Draußen beobachtet

Alle Chancen nutzen

Das Gewerbegebiet könnte ein Insektenparadies sein

Von Professor Dr. Wilfried Stichmann. Erschienen im Soester Anzeiger am 29.06.2019


MÖHNESEE – Klimawandel und Insektensterben haben die Gesellschaft aufgeschreckt. Immer mehr Gartenfreunde versuchen ihren Beitrag zur Rettung der Insektenvielfalt dadurch zu leisten, dass sie die Rasenfläche zu Gunsten von Blütenstauden verkleinern. Hilfreich sind auch genügend breite Blühstreifen am Rande der Getreidefelder. Von Passanten viel beachtet ist ein solcher an der Seestraße östlich von Körbecke. Hier erfüllt der Duft der Echten Kamille die Luft. Auch anderswo zwischen Haar und Möhne haben Landwirte im Rahmen besonderer Förderpogramme Blühstreifen mit Wildpflanzen zugelassen. Es ist zu hoffen, dass es in Zukunft mehr werden.
Auch die inzwischen in der Gemeinde Möhnesee vorbildliche Praxis, die Mahd der Vegetation an den Rändern von Straßen und Wirtschaftswegen auf einen Meter Breite zu beschränken, hat sich bewährt.
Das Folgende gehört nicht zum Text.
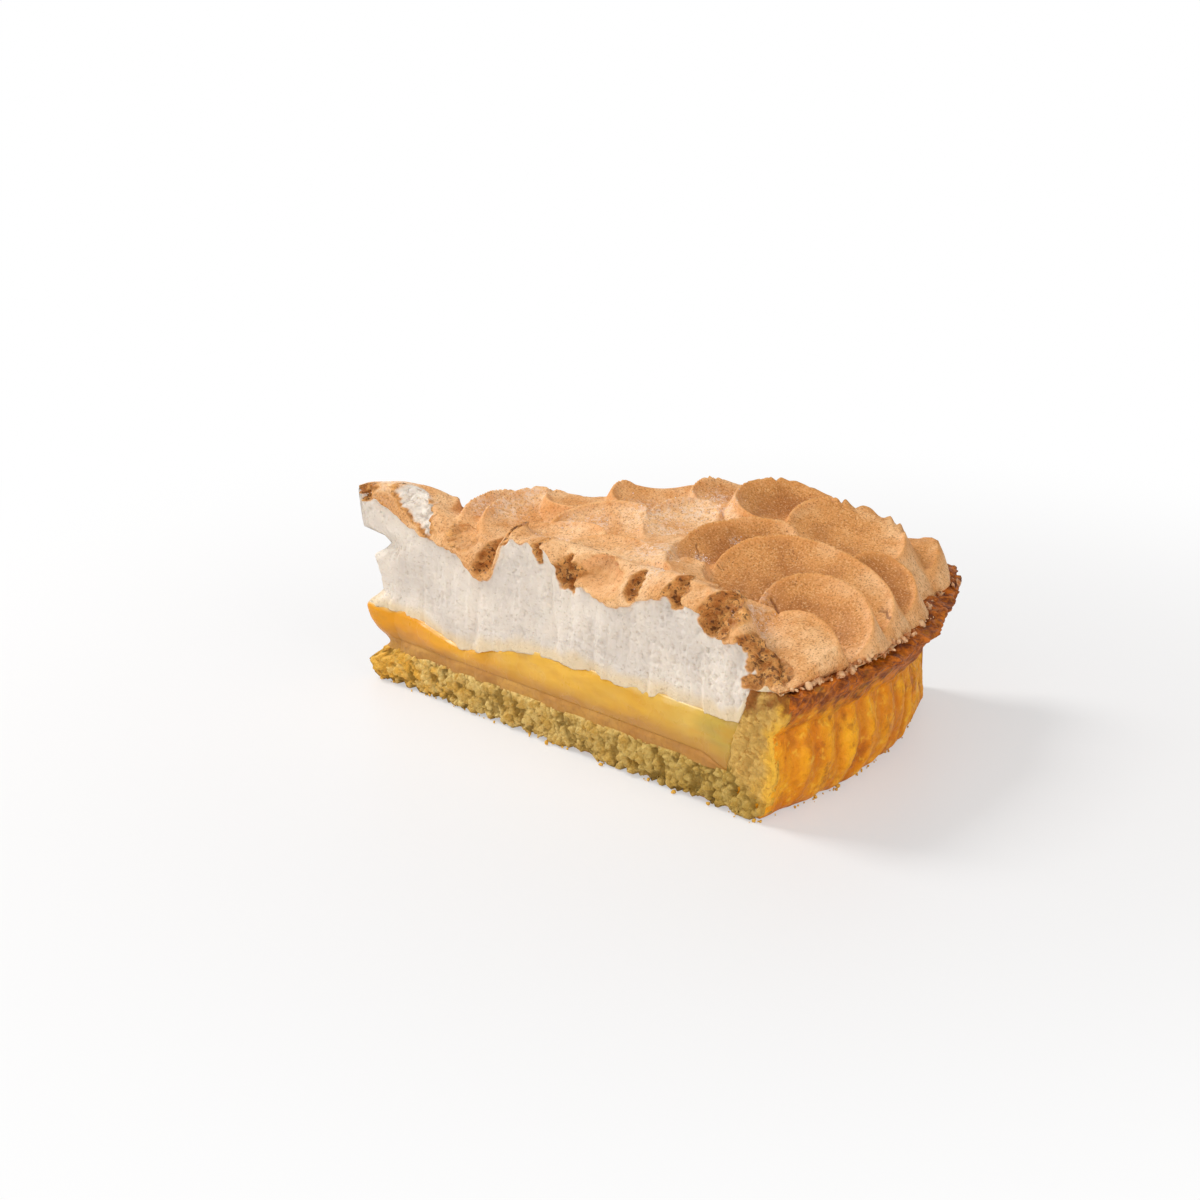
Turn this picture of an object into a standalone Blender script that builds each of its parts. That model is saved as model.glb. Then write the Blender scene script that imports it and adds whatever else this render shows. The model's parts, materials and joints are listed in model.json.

Allerdings bleibt die Artenvielfalt der Wildflora vielerorts hinter den Erwartungen zurück, weil sich infolge hohen Stickstoffeintrags Brennesseln einstellen und die meisten Pflanzenarten verdrängen. Als Windblütler haben sie den Insekten nichts zu bieten. Als Futterpflanze für die Raupen unserer schönsten Tagfalter haben die Brennesseln nur dann Bedeutung, wenn die geschlüpften Schmetterlinge auch Nektar spendende Blüten finden.
Nicht mehr zeitgemäß ist, dass die großen Freiflächen im Gewebegebiet zwischen Echtrop und Körbecke inzwischen mit einem blütenlosen kurz geschorenen Parkrasen überzogen sind. Vor Jahren blühte hier noch eine artenreiche Wildflora, die fast ausnahmslos dem modischen englischen Rasen zum Opfer fiel. Der Heimatverein hat hier früher erfolgreich botanische Exkursionen durchgeführt. Das ist nun vorbei! Auch die Insekten haben wieder wertvolle Nahrungsgründe verloren.
Hier – und ebenso in Teilen des alten Körbecker Parks – wäre es empfehlenswert, der Wildflora und damit den Insekten eine Chance zu bieten. Im Gewerbegebiet könnte ein Insektenparadies entstehen. Nicht das Jammern hilft uns weiter, sondern nur das praktische, ökologisch sinnvolle Tun, meinen die Natur- und Umweltschützer, auch wenn die Schritte klein sind. Jede Chance sollte genutzt werden.